Appellant mistakenly relies on Lowe v. American Radiator & Standard Sanitary Corp., 178 Pa. Superior Ct. 137, 113 A.2d 330 (1955), in which the word “disability” was interpreted to mean “partial disability.” In that case the question was not the apportionment of payments, but whether the claimant could recover at all. The court liberally construed the Act to effectuate its remedial purposes. Id. at 143. While the Act is to be construed broadly in favor of employees, U. S. Steel Corp. v. Workmen’s Compensation Appeal Board, 10 Pa. Commonwealth Ct. 247, 309 A.2d 842 (1973), no such purpose can be served by broadly interpreting the statute in favor of an employer against the Commonwealth. The Board was, therefore, correct in apportioning payments to the claimants according to the date of total disability.
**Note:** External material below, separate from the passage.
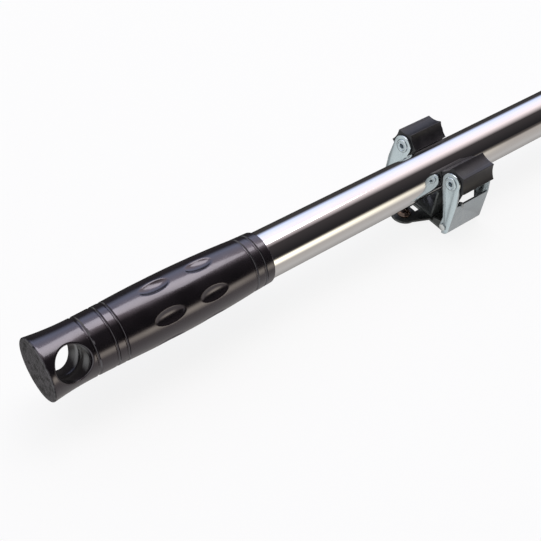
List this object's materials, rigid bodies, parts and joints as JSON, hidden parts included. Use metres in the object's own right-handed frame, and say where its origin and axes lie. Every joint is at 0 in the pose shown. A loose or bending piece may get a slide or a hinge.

Accordingly, we will enter orders affirming the Board.

Order

Now, the 29th day of September, 1976, the decision of the Workmen’s Compensation Appeal Board, at Docket Number A-70652, filed January 16, 1976, awarding compensation to the claimant herein at the rate of $106.00 per week for the total duration of said disability, 50% or $53.00 to be paid by the Commonwealth of Pennsylvania, and 50 % or $53.00 by the defendant, Jandy Coal Company, Inc. and/or its insurance carrier, is hereby affirmed.

Order

Now, the 29th day of September, 1976, the decision of the Workmen’s Compensation Appeal Board, at Docket Number A-70518, filed November 28, 1975, awarding compensation to the claimant herein at the *464rate of $106.00 per week for the total duration of said disability, 50% or $53.00 to be paid by the Commonwealth of Pennsylvania, and 50% or $53.00 by the. defendant, Jandy Coal Company, Inc. and/or its insurance carrier, is hereby affirmed.